Purcell was then at the height of his powers, and following the example set by his former teacher John Blow’s opera Venus and Adonis (in reality, the first genuine English opera) in 1683, it was only a matter of time before Purcell produced his first great operatic work, Dido and Aeneas, six years later, itself indebted in no small measure to Venus and Adonis, which had been performed before King Charles II prior to its revival at ‘Mr Josias Priest’s Boarding-School at Chelsey, By Young Gentlewomen.’

It may seem strange to us today to realise that Dido and Aeneas was also first produced at that self-same school, rather than in a theatre, but the school in question was no modern-style educational establishment. It was, as we have seen, a boarding-school for ‘young gentlewomen’, situated in Chelsea (then ‘Little Chelsey’), founded and run by Josias Priest, whose theatrical credentials were of the highest order and whose fame was widespread since he first appeared on the London stage prior to 1670. Priest was to live into his 90th year, dying in 1735. In Restoration theatrical productions, dance had become a regular and expected part of the evening’s entertainment, and being able to dance was considered a necessary accomplishment in the social aspirations of young educated ladies.

We should not therefore be surprised by the (originally) seventeen dances in Dido and Aeneas—including those in the Prologue, for which music has not survived—for, apart from being fashionable, they would have afforded the young ladies of Priest’s establishment with an ideal opportunity to display their talents and to demonstrate the school’s standards.

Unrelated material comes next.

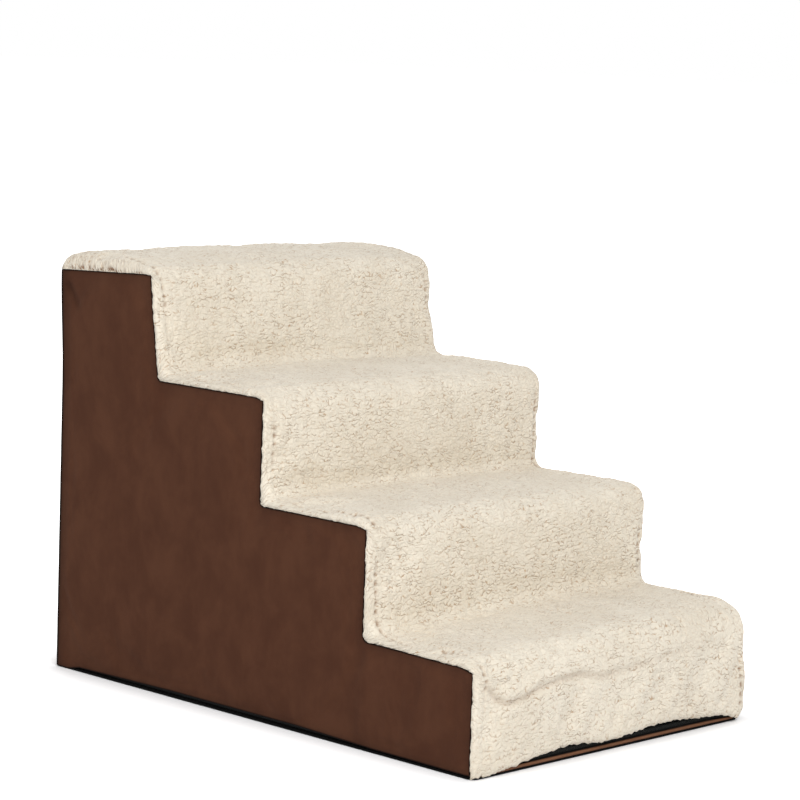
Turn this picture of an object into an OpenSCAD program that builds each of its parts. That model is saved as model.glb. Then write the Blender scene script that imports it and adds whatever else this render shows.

We know also that the staging of the opera was exceptionally detailed; the scenery was elaborate, and possibly ostentatious, and the extraordinarily dramatic impact of the work within its relatively short playing time (one-hour) must have made a remarkable impression.

But such impressions as the work conveyed in Chelsea did not lead to a flowering of opera in England, although Priest and Purcell collaborated on a number of further operas: Dioclesian, King Arthur and The Fairy Queen in successive years (1690-92). But the combination of King William’s indifference to music, the death of his music-loving wife Mary in 1694 (which drew from Purcell one of his greatest works, known as the Music for the Funeral of Queen Mary), and Purcell’s own premature demise in November 1695 at the age of 36, caused opera in England not to develop as it did on the Continent. It was not until Handel’s arrival in London, 17 years after the death of Purcell, that the genre began to be established as fashionable entertainment.

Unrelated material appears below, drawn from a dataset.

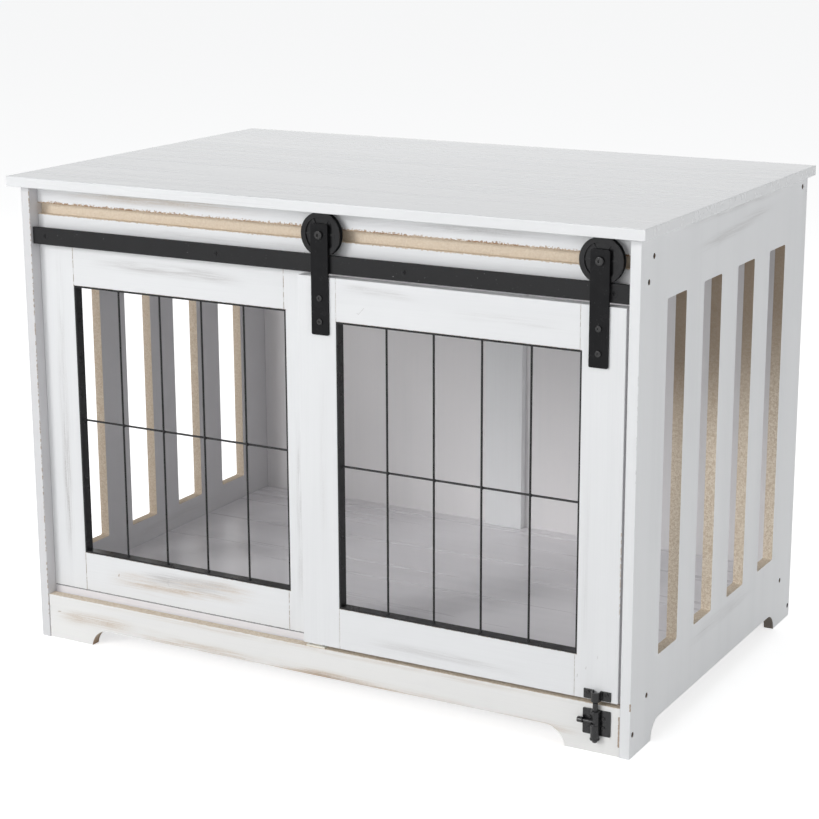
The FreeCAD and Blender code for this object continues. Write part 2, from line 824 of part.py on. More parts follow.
def latch_body():
    """Plate with a barrel; the barrel is open where the knob slides and turns."""
    plate = rounded_plate(latch_plate_width, latch_plate_height, latch_plate_thickness,
                          plate_corner)
    body = placed(plate, point(latch_x, apron_face, (plate_top + plate_bottom) / 2),
                  OUTWARD["front"])
    low = point(latch_x, bolt_y, plate_bottom - barrel_tail)
    high = point(latch_x, bolt_y, plate_top)
    barrel_radius = bolt_bore + barrel_wall
    barrel = rod(low, high, barrel_radius)
    behind = plate_face + latch_plate_thickness / 2
    barrel = barrel.cut(box(latch_x - barrel_radius, latch_x + barrel_radius,
                            behind, behind + barrel_radius, low.z - 1, high.z + 1))
    body = body.fuse(barrel).cut(rod(low - point(0, 0, 1), high + point(0, 0, 1), bolt_bore))
    half = knob_stem_radius + window_clearance
    window = box(latch_x - barrel_radius - 1, latch_x + half,
                 bolt_y - barrel_radius - 1, bolt_y + half,
                 knob_height - half, knob_height + bolt_throw + half)
    return body.cut([window] + latch_screw_set(True)).removeSplitter()


def bolt_rod():
    """Sliding bolt with a turned-down neck for the knob's ring."""
    bottom = point(latch_x, bolt_y, bolt_bottom)
    bolt = rod(bottom, point(latch_x, bolt_y, bolt_top), bolt_radius)
    bolt = bolt.makeChamfer(bolt_tip_chamfer, [e for e in bolt.Edges if e.Closed
                                               and e.Length < 7 * bolt_radius])
    half = ring_height / 2 + axial_play
    gap = ring(point(latch_x, bolt_y, knob_height - half),
               point(latch_x, bolt_y, knob_height + half), bolt_radius + 1, neck_radius)
    return bolt.cut(gap)


def bolt_knob():
    """Knob on a stem, with the ring that turns on the bolt's neck."""
    half = ring_height / 2
    centre = point(latch_x, bolt_y, knob_height)
    ring_blank = rod(centre - point(0, 0, half), centre + point(0, 0, half), bolt_radius)
    stem_end = point(latch_x - knob_reach + knob_length, bolt_y, knob_height)
    stem = rod(centre, stem_end, knob_stem_radius)
    tip = rod(stem_end, stem_end - point(knob_length, 0, 0), knob_radius)
    tip = tip.makeFillet(knob_round, [e for e in tip.Edges if e.Closed])
    neck_hole = rod(centre - point(0, 0, half + 1), centre + point(0, 0, half + 1),
                    neck_radius + running_clearance)
    return ring_blank.fuse([stem, tip]).cut(neck_hole).removeSplitter()


def keeper():
    """Strip with a raised loop on the door, which the bolt slides up into."""
    z0, z1 = keeper_bottom, keeper_bottom + keeper_height
    inner = bolt_radius + keeper_clearance
    outer = inner + keeper_thickness
    strip = box(latch_x - keeper_width / 2, latch_x + keeper_width / 2,
                door_face - keeper_thickness, door_face, z0, z1)

    def loop(radius, low, high):
        bow = rod(point(latch_x, bolt_y, low), point(latch_x, bolt_y, high), radius)
        legs = box(latch_x - radius, latch_x + radius, bolt_y, door_face, low, high)
        return bow.fuse(legs)

    body = strip.fuse(loop(outer, z0, z1)).cut(loop(inner, z0 - 1, z1 + 1))
    return body.cut(keeper_screw_set(True)).removeSplitter()


# ---- Floor guide -----------------------------------------------------------------
def guide_screw_set(holes=False):
    grow = fit_clearance if holes else 0.0
    screw = flush_screw(guide_screw_head_radius, guide_screw_radius,
                        guide_base_thickness + guide_screw_bite, grow)
    reach = guide_base_length / 2 - guide_screw_inset
    z = apron_height + guide_base_thickness
    return [placed(screw, point(guide_x + side * reach, door_middle, z), OUTWARD["up"])
            for side in (-1, 1)]


def floor_guide():
    """Foot on the apron with a fin that runs in the groove under the door."""
    top = apron_height + guide_base_thickness
    base = box(guide_x - guide_base_length / 2, guide_x + guide_base_length / 2,
               apron_face + guide_base_inset, apron_face + apron_thickness - guide_base_inset,
               apron_height, top)
    half = guide_fin_thickness / 2
    fin = box(guide_x - guide_fin_length / 2, guide_x + guide_fin_length / 2,
              door_middle - half, door_middle + half,
              top, door_bottom + guide_groove_depth - guide_fin_gap)
    return base.fuse(fin).cut(guide_screw_set(True)).removeSplitter()


def parts():
    side_screws = side_screw_set(sunk_screw())
    left_x, right_x = strap_centres
    group = Part.makeCompound
    return {
        "top_panel": top_panel(),
        "left_side_panel": side_panel("left"),
        "right_side_panel": side_panel("right"),
        "floor_panel": floor_panel(),
        "back_panel_left": back_panel("left"),
        "back_panel_right": back_panel("right"),
        "back_centre_post": centre_post(),
        "header_rail": header_rail(),
        "front_stretcher": front_stretcher(),
        "rear_stretcher": rear_stretcher(),
        "front_apron": front_apron(),
        "rear_plinth": rear_plinth(),
        "left_side_screws": group(side_screws["left"]),
        "right_side_screws": group(side_screws["right"]),
        "back_screws": group(back_screw_set()),
        "cam_discs": cams(),
        "cam_pins": cam_pins(),
        "fixed_left_stile": fixed_stile("left"),
        "fixed_right_stile": fixed_stile("right"),
        "fixed_top_rail": fixed.rail("top"),
        "fixed_bottom_rail": fixed.rail("bottom"),
        "fixed_grille_band": fixed.band(),
        "fixed_grille_wires": fixed.wires(),
        "fixed_grille_screws": group(fixed.band_screws()),
        "fixed_rail_dowels": group(fixed.dowels()),
        "fixed_panel_dowels": group(pin_dowel_set()),
        "track_bar": track_bar(),
        "track_spacers": track_spacers(),
        "track_screws": group(track_screw_set()),
        "floor_guide": floor_guide(),
        "floor_guide_screws": group(guide_screw_set()),
        "latch_body": latch_body(),
        "latch_screws": group(latch_screw_set()),
        "bolt_rod": bolt_rod(),
        "bolt_knob": bolt_knob(),
        "door_left_stile": door_stile("left"),
        "door_right_stile": door_stile("right"),
        "door_top_rail": door_rail("top"),
        "door_bottom_rail": door_rail("bottom"),
        "door_grille_band": door.band(),
        "door_grille_wires": door.wires(),
        "door_grille_screws": group(door.band_screws()),
        "door_rail_dowels": group(door.dowels()),
        "left_hanger_strap": hanger_strap(left_x),
        "right_hanger_strap": hanger_strap(right_x),
        "strap_screws": group(strap_screw_set()),
        "axle_bolts": axle_bolts(),
        "axle_spacers": axle_spacers(),
        "axle_nuts": axle_nuts(),
        "left_wheel": wheel(left_x),
        "left_wheel_bush": wheel_bush(left_x),
        "right_wheel": wheel(right_x),
        "right_wheel_bush": wheel_bush(right_x),
        "latch_keeper": keeper(),
        "keeper_screws": group(keeper_screw_set()),
    }


os.makedirs("parts", exist_ok=True)
for node, shape in parts().items():
    shape.exportStep("parts/" + node + ".step")
print("door travel to the left:", round(door_travel, 1), "mm")
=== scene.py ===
import math
from collections import namedtuple

import bmesh
import bpy
from mathutils import Matrix, Vector


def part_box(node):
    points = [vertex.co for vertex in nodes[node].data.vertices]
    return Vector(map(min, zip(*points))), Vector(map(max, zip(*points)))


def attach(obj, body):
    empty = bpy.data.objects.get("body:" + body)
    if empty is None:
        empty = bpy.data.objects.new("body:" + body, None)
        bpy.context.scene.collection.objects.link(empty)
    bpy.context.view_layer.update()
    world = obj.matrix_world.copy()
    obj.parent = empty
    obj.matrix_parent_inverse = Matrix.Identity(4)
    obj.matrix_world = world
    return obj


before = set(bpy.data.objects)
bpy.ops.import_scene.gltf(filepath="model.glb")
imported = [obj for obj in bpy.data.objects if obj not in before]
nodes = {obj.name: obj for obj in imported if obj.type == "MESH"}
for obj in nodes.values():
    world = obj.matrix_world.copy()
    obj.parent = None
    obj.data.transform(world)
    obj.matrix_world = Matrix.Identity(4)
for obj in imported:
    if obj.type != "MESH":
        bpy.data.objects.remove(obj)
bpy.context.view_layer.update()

# ---- Camera ----------------------------------------------------------------------
picture_width = 819                # pixels; the picture is square
sensor_width = 36.0
focal_pixels = 2086.9
camera_target = Vector((-0.0122, 0.0, 0.3463))
camera_distance = 3.158
camera_azimuth = math.radians(29.1)
camera_elevation = math.radians(14.5)
camera_roll = math.radians(-0.2)

# ---- Light -----------------------------------------------------------------------
ambient_low = 0.45                 # the studio's soft light, at the horizon and overhead
ambient_high = 0.27
ambient_colour = (0.97, 0.985, 1.0)
floor_size = 60.0
floor_colour = (0.84, 0.84, 0.84)
floor_glow = 0.65                  # seen by the camera and in reflections alone
key_place = Vector((-3.0, -5.9, 3.1))
key_size = 2.6
key_power = 188.0
front_place = Vector((-0.7, -4.0, 0.95))    # low, so that it reaches the crate's back
front_size = 1.6
front_power = 20.0
fill_place = Vector((3.4, -0.8, 1.3))
fill_size = 2.2
fill_power = 20.5
side_place = Vector((-3.4, 0.3, 1.1))   # shines through the left slots on the floor
side_size = 1.2
side_power = 24.0
back_place = Vector((-0.3, 1.2, 2.2))   # lights the top from behind
back_size = 1.0
back_power = 10.0
light_target = Vector((0.0, -0.1, 0.35))

# ---- Colours ---------------------------------------------------------------------
paint_light = (0.838, 0.846, 0.855)
paint_shade = (0.725, 0.733, 0.745)
paint_top = (0.775, 0.785, 0.795)       # painted shade: the top's upper face, darker than the front's white
paint_cream = (0.858, 0.853, 0.838)     # the apron's paint is a little warmer
paint_back = (0.872, 0.853, 0.858)      # back boards and floor lean to pink; the back's white is also lighter, as painted light on the dim inside
paint_floor = (0.855, 0.838, 0.862)
paint_inside_shade = (0.640, 0.632, 0.645)      # painted shade: inside faces, and partly the left panel's front edge
wear_grey = (0.50, 0.49, 0.485)
wear_beige = (0.60, 0.51, 0.42)
wear_brown = (0.36, 0.25, 0.17)
# painted shade in the gap between the fixed panel's foot and the floor's front edge
gap_shade_grey = (0.16, 0.16, 0.165)
seam_brown = (0.40, 0.31, 0.24)
board_light = (0.86, 0.775, 0.655)
board_dark = (0.60, 0.485, 0.36)
# deep brown on the header's chipped edges and low in the apron's arch cut
board_deep_brown = (0.30, 0.175, 0.095)
# painted shade in brown on the side panels' slot cuts
slot_shade_brown = (0.34, 0.26, 0.19)
# painted shade: dark brown on the side panels' arch cuts, near black on screw hole walls
arch_shade_brown = (0.20, 0.175, 0.16)
hole_shade = (0.035, 0.022, 0.02)
black_coat = (0.011, 0.011, 0.012)
black_oxide = (0.010, 0.010, 0.011)
black_plastic = (0.010, 0.010, 0.011)
dust_colour = (0.22, 0.22, 0.22)
coat_lighter = (0.017, 0.017, 0.018)    # patches of the powder coat
oxide_lighter = (0.024, 0.022, 0.020)
rub_and_highlight_colour = (0.085, 0.085, 0.088)      # coat rubbed thin on edges, and a painted highlight along them
zinc_colour = (0.62, 0.62, 0.60)
beech_colour = (0.70, 0.52, 0.33)
beech_dark = (0.55, 0.38, 0.22)
brass_colour = (0.72, 0.53, 0.25)
pale_colour = (0.84, 0.80, 0.72)

# ---- Places that the materials follow --------------------------------------------
header_low, header_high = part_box("header_rail")
apron_low, apron_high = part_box("front_apron")
side_low, side_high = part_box("right_side_panel")
groove_bottom = header_low.z + 0.042
groove_top = groove_bottom + 0.016
arch_top = 0.0275
slot_zone = (0.100, 0.620)         # heights between which a side panel has its slots
slot_reach = (-0.230, 0.250)       # and places along Y
skin = 0.0008                      # depth of the painted skin at a board's edge
arch_inset = 0.05                  # the arch starts this far from a board's ends
hole_wall = (0.0004, 0.0022)       # how deep below a face a screw hole's wall gets painted shade
hole_margins = (0.003, 0.002, 0.006, 0.003)     # front, back, foot and top of a side panel
facing_limit = 0.7                 # a face looks along an axis over this share of its normal
across_limit = 0.45                # and away from it under this one
facing_blur = 0.1
brush_depth = 0.00005              # height of a full brush stroke
brush_strength = 0.6
shade_share = 0.94                  # how fully the darker white replaces the first on faces painted in shade
peel_depth = 0.00006               # depths of orange peel, film, tool marks and pores
film_depth = 0.00004
fine_depth = 0.00003
pore_depth = 0.0001
coat_edge = 0.0006                 # radii of worn edges
fastener_edge = 0.0004
metal_edge = 0.0002
seam_reach = 0.474                 # half the width between the side panels, and a little more
fixed_reach = 0.020                # right end of the fixed panel, and a little more
wire_radius = 0.0015
wire_count = 4                     # upright wires in each grille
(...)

The fate of Dido and Aeneas did not wholly die with Purcell’s death: the opera was first produced in London on the theatrical stage in February 1700, although not perhaps in a manner of which either Purcell or his librettist, Nahum Tate, would have approved, being apparently split into various interludes in an adaptation of Shakespeare’s Measure for Measure. How this was achieved is perhaps best left to the imagination, but what cannot be denied is the continuing power of Purcell’s music in the years following his death. Around two centuries were to pass before, in the 1890s, Dido and Aeneas was successfully revived, gradually being accepted and taking its rightful place as the first great operatic masterpiece by a British composer.

The essence of what makes Dido and Aeneas a great operatic masterpiece is that the individual characters within the story, which in turn Tate adapted and condensed from Virgil, are recognisably human, and exist in human situations—not solely ‘placed’ in locale or historical accuracy—with which the intelligent listener and observer can identify. To take one example, and not from the main protagonists who are identified in the opera’s title, the part of Belinda, Dido’s confidant, has an almost Shakespearean depth and humanity—she is not a naive or simple soul but one who sees the inherent affection and humanity of the love between Dido and Aeneas and seeks at all times to ensure their relationship is as trouble-free and as destined (as she sees it) to be fulfilled as it should.

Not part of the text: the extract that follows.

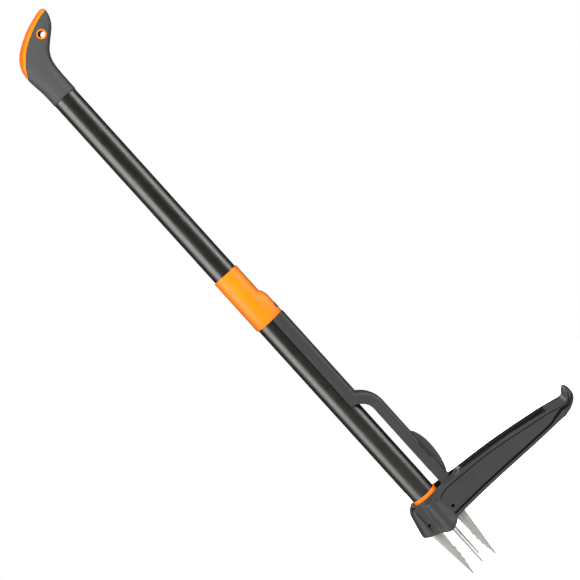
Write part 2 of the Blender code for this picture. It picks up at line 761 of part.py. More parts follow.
def rod_section(spread):
    """(outward, y) points of the rod; spread 1 widens it to the section of the upper arm."""
    width = ROD_X1 - ROD_X0
    near_tube, far_out = lerp(ROD_HALF, 17.8, spread), lerp(ROD_HALF, 15.2, spread)
    front_r = lerp(7.0, 9.0, spread)
    back = arc(1.6, near_tube - 1.6, 1.6, 90.0, 180.0, 3)
    front = arc(width - front_r, far_out - front_r, front_r, 0.0, 90.0, 7)
    upper = front + back
    return upper + [(u, -y) for u, y in reversed(upper)]


def rod_and_bend():
    inner_r = ROD_X0 - BEND_X
    rings = []
    for z in (ROD_Z0, 120.0, 200.0):
        rings.append([(ROD_X0 + u, y, z) for u, y in rod_section(0.0)])
    for step in range(13):
        angle = 6.5 * step
        c, s = bend_frame(angle)
        section = rod_section(smooth_step((angle - 8.0) / 56.0))
        rings.append([(BEND_X + (inner_r + u) * c, y, BEND_Z + (inner_r + u) * s) for u, y in section])
    return loft(rings)


def fin_edge(z):
    half = FIN_Z1 - FIN_PEAK_Z if z > FIN_PEAK_Z else FIN_PEAK_Z - FIN_Z0
    share = max(1.0 - ((z - FIN_PEAK_Z) / half) ** 2, 0.0)
    return ROD_X1 + (FIN_PEAK_X - ROD_X1) * share ** 0.75


def fin_outline(grow):
    root = 43.0 - grow
    steps = 18
    heights = [lerp(FIN_Z0, FIN_Z1, i / steps) for i in range(1, steps)]
    outline = [(root, FIN_Z0 - grow), (ROD_X1 - 0.6, FIN_Z0 - grow)]
    outline += [(fin_edge(z) + grow, z) for z in heights]
    outline += [(ROD_X1 - 0.6, FIN_Z1 + grow), (root, FIN_Z1 + grow)]
    return outline


def cam_fin():
    return prism_y(fin_outline(0.0), -FIN_HALF, FIN_HALF)


def ejector_arm():
    arm = prism_z(channel_outline(), 290.0, SLEEVE_Z0 - GAP)
    below_mitre = [(-10.0, 284.8), (44.0, 323.8), (44.0, 270.0), (-10.0, 270.0)]
    cut(arm, prism_y(below_mitre, -40.0, 40.0))
    tongue = box((19.0, -5.5, SLEEVE_Z0 - 14.0), (22.4, 5.5, 492.0))
    add(arm, rod_and_bend(), tongue)
    pocket_outline = arc(0.0, 453.5, 3.4, 0.0, 180.0, 8) + arc(0.0, 433.5, 3.4, 180.0, 360.0, 8)
    recess = loft([[(x, y, z) for y, z in pocket_outline] for x in (23.4, 30.0)])
    groove = prism_y(fin_outline(GAP), -FIN_HALF - GAP, FIN_HALF + GAP)
    window = box((43.4, -20.0, 169.7), (45.3, 20.0, 196.7))
    cut(arm, cylinder(TUBE_R + GAP, 280.0, SLEEVE_Z1, segments=96), recess, groove, window)
    cut(arm, cylinder(2.15, 15.0, 30.0, "X", (0.0, SCREW_Z), 20))
    for y in (-PLATE_SCREW_Y, PLATE_SCREW_Y):
        cut(arm, cylinder(1.6, ROD_Z0 - 5.0, ROD_Z0 + 12.0, centre=(38.0, y), segments=16))
    return arm


def ejector_plate():
    plate = cylinder(PLATE_R, PLATE_Z0, PLATE_Z1, centre=(PLATE_X, 0.0), segments=48)
    add(plate, box((4.0, -8.0, PLATE_Z0), (46.0, 8.0, PLATE_Z1)))
    half = PLATE_SLOT_HALF
    low, high = PLATE_Z0 - 5.0, PLATE_Z1 + 5.0
    cut(
        plate,
        box((PLATE_X + PLATE_HUB_R, -half, low), (31.6, half, high)),
        box((-40.0, -half, low), (PLATE_X - PLATE_HUB_R, half, high)),
        box((-half, PLATE_HUB_R, low), (half, 40.0, high)),
        box((-half, -40.0, low), (half, -PLATE_HUB_R, high)),
    )
    for y in (-PLATE_SCREW_Y, PLATE_SCREW_Y):
        cut(plate, cylinder(1.8, low, high, centre=(38.0, y), segments=16))
        cut(plate, cylinder(2.9, low, PLATE_Z0 + 1.8, centre=(38.0, y), segments=20))
    return plate


def plate_screw(y):
    head = cylinder(2.6, PLATE_Z0, PLATE_Z0 + 1.5, centre=(38.0, y), segments=20)
    add(head, cylinder(1.4, PLATE_Z0 + 1.0, ROD_Z0 + 9.0, centre=(38.0, y), segments=16))
    slot = box((35.0, y - 0.35, PLATE_Z0 - 1.0), (41.0, y + 0.35, PLATE_Z0 + 0.7))
    return cut(head, slot)


# ---------------------------------------------------------------- the whole tool


def build_shaft(looks):
    finish_piece(shaft_tube(), "shaft_tube", looks["graphite"])
    finish_piece(foot_pin(), "foot_pin", looks["steel"])
    finish_piece(collar_ring(), "collar_ring", looks["orange"])
    finish_piece(grip_body(), "grip_body", looks["grip"])
    finish_piece(grip_pad(), "grip_pad", looks["orange"])
    finish_piece(hang_eyelet(), "hang_eyelet", looks["orange"])
    finish_piece(claw_carrier(), "claw_carrier", looks["nylon"])
    finish_piece(tilt_pin(), "pedal_tilt_pin", looks["steel"])


def build_blades(looks):
    settings = (
        ("right", 0, RIGHT_BLADE_SHIFT, 0.8), ("far", 1, 0.0, SHORT_BLADE_TIP_Z),
        ("left", 2, 0.0, 0.0), ("near", 3, 0.0, SHORT_BLADE_TIP_Z),
    )
    for side, turns, shift, tip_z in settings:
        radius = SIDE_PIN_X if turns % 2 == 0 else FRONT_PIN_Y
        a = math.radians(90.0 * turns)
        pivot = (radius * math.cos(a), radius * math.sin(a), BLADE_PIN_Z)
        finish_piece(blade_pin(turns), "blade_pin_" + side, looks["steel"])
        finish_piece(blade(turns, shift, tip_z), "blade_" + side, looks["blade"], pivot)


def build_pedal(looks):
    pivot = (0.0, 0.0, TILT_Z)
    finish_piece(pedal_housing(), "pedal_housing", looks["nylon"], pivot)
    finish_piece(cam_follower(), "cam_follower", looks["wear"], pivot)


def build_ejector(looks):
    pivot = (0.0, 0.0, SLEEVE_Z0)
    finish_piece(ejector_sleeve(), "ejector_sleeve", looks["orange"], pivot)
    finish_piece(sleeve_screw(), "sleeve_screw", looks["nylon"], pivot)
    finish_piece(ejector_arm(), "ejector_arm", looks["nylon"], pivot)
    finish_piece(cam_fin(), "cam_fin", looks["nylon"], pivot)
    finish_piece(ejector_plate(), "ejector_plate", looks["steel"], pivot)
    for side, y in (("near", -PLATE_SCREW_Y), ("far", PLATE_SCREW_Y)):
        finish_piece(plate_screw(y), "plate_screw_" + side, looks["steel"], pivot)


def main():
    clear_scene()
    looks = {
        "graphite": material("graphite_paint", (0.055, 0.055, 0.055), 0.38, 0.6),
        "orange": material("orange_plastic", (0.95, 0.36, 0.01), 0.45),
        "grip": material("soft_grey", (0.105, 0.105, 0.11), 0.62),
        "nylon": material("black_nylon", (0.07, 0.07, 0.075), 0.55),
        "wear": material("grey_acetal", (0.2, 0.2, 0.2), 0.5),
        "steel": material("zinc_steel", (0.55, 0.55, 0.55), 0.35, 1.0),
        "blade": material("satin_stainless", (0.62, 0.62, 0.58), 0.33, 1.0),
    }
    build_shaft(looks)
    build_blades(looks)
    build_pedal(looks)
    build_ejector(looks)


main()
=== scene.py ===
"""Looks of a stand up weeder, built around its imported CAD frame.

Shapes are drawn in millimetres in the tool's own drawing: X runs from the tube's axis towards the
pedal, Y runs away from the near side, and Z is the height above the tip of the left blade.
place() turns them into metres, with the origin at the middle of the hanging hole.
"""

import math

import bmesh
import bpy
from mathutils import Matrix, Vector


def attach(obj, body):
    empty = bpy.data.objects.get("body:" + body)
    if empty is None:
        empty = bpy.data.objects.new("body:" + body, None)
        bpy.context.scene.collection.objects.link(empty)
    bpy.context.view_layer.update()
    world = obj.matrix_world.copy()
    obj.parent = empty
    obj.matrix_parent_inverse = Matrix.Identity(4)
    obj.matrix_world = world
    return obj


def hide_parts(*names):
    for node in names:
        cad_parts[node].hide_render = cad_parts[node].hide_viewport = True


MM = 0.001
GAP = 0.3

# Hanging hole, which is the origin
HANG_X, HANG_Z = 35.8, 972.9
HANG_HOLE_R = 5.0
EYELET_HALF, SHADE_SHEET_HALF = 13.0, 12.0
EYELET_R = 7.3

# Tube and the orange ring at its foot
TUBE_R = 18.5
TUBE_WALL = 1.5
TUBE_Z0, TUBE_Z1 = 127.7, 888.2
RING_R = 20.1
RING_Z0, RING_Z1 = 128.0, 137.0
FOOT_PIN_Z = 132.5

# Grip
GRIP_Z0 = 888.5
SPIGOT_LEN = 40.0
PAD_SEAM = 0.2

# Hinges
TILT_Z = 117.5
TILT_PIN_R = 4.0
TILT_PIN_END = 27.3
BOSS_R, BOSS_END = 7.0, 28.9
BLADE_PIN_Z = 99.5
BLADE_PIN_R = 2.0
SIDE_PIN_X = 22.0
FRONT_PIN_Y = 21.0

# Blades
BLADE_HALF = 1.25
BLADE_ROOT_Z = 78.0
RIGHT_BLADE_SHIFT = -3.5
SHORT_BLADE_TIP_Z = 11.5
BUMP_COUNT = 5
BUMP_TOP_Z, BUMP_LOW_Z = 49.5, 10.0
BUMP_DEPTH = 1.5

# Head moulding
HEAD_Z0, HEAD_Z1 = 79.5, 131.0
HEAD_HALF = 25.5
HEAD_SHOULDER_X = -22.0
HEAD_END_X = 17.0
BULGE_X = 0.5
HOLLOW = 2.75
HOLLOW_X = -24.5
WALL = 2.8
DECK = 3.2
PIN_HOLE_R = 2.6

# Opening around the tube and the rod
OPEN_TUBE_R = 22.4
OPEN_ROD_X, OPEN_ROD_R = 44.5, 11.0
RIM_WIDTH = 2.3
RIM_TOP = 132.3
FIN_NOTCH_X = 58.5
FIN_NOTCH_HALF = 2.2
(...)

This is a significant dramatic development in operatic characterisation, one for which Tate must take great credit (indeed, rather more than he is often given), but the finest dramatist in the world cannot, by himself, make a great opera: in the case of Dido and Aeneas we have a great composer whose experience in dramatic staged music, in his profound understanding of the qualities of the human voice, and his experience in writing for strings were exceptional in English music at this time (a very small ‘orchestra’ indicates the intimacy of the story itself, the interplay of the main characters, as well as throwing the weight of the musical argument wholly on the singers rather than being intermittently dependent upon any incidental instrumental colouration; it also makes the opera relatively inexpensive to mount within a suitably-sized room or hall). Such a combination of practicalities adds greatly to the appeal of the work and, once more, focuses attention on Purcell’s masterly setting of Tate’s libretto: the most famous part of the opera, Dido’s final lament, is set to a chaconne-like ground bass which concentrates the depth of her emotion. Purcell begins the aria in a totally gripping mood of restrained pathos (a chromatic descent), his musical equivalent of the dramaturgy being so simple yet so profound in its impact, the more so as it does not proceed to an outpouring of sentimental grief—the more moving for revealing, at this climactic moment, Dido’s inherent restraint. It is this restraint which has coloured her relationship with Aeneas—and which Belinda is keen to see relaxed to enable the relationship, from Dido’s standpoint, to become fulfilled. There can be little doubt that it was the character of Dido that exerted the creators’ imagination more than Aeneas—making the opera ideal for performance at a theatrical ‘boarding-school for young gentlewomen’.

But Dido and Aeneas is not some kind of tragic scene writ over an hour: the colouration and setting of locale—the background against which the tragedy is played out—add depths of verisimilitude which transcend and open out the situation: ‘placing it’, as it were, in a deeper human context. So the dances, and the Sailors’ music, and the elements of ‘other-worldliness’ of the observing spirits and Sorceress act as the staged personification of us, observers to the human drama. There is also a subtle reference to contemporary events: the first chorus: ‘When monarchs unite, how happy their state,’ was—in 1689—surely a direct reference to the accession to the throne of the joint British monarchs William and Mary the previous year. How much is therefore contained within this hour-long opera!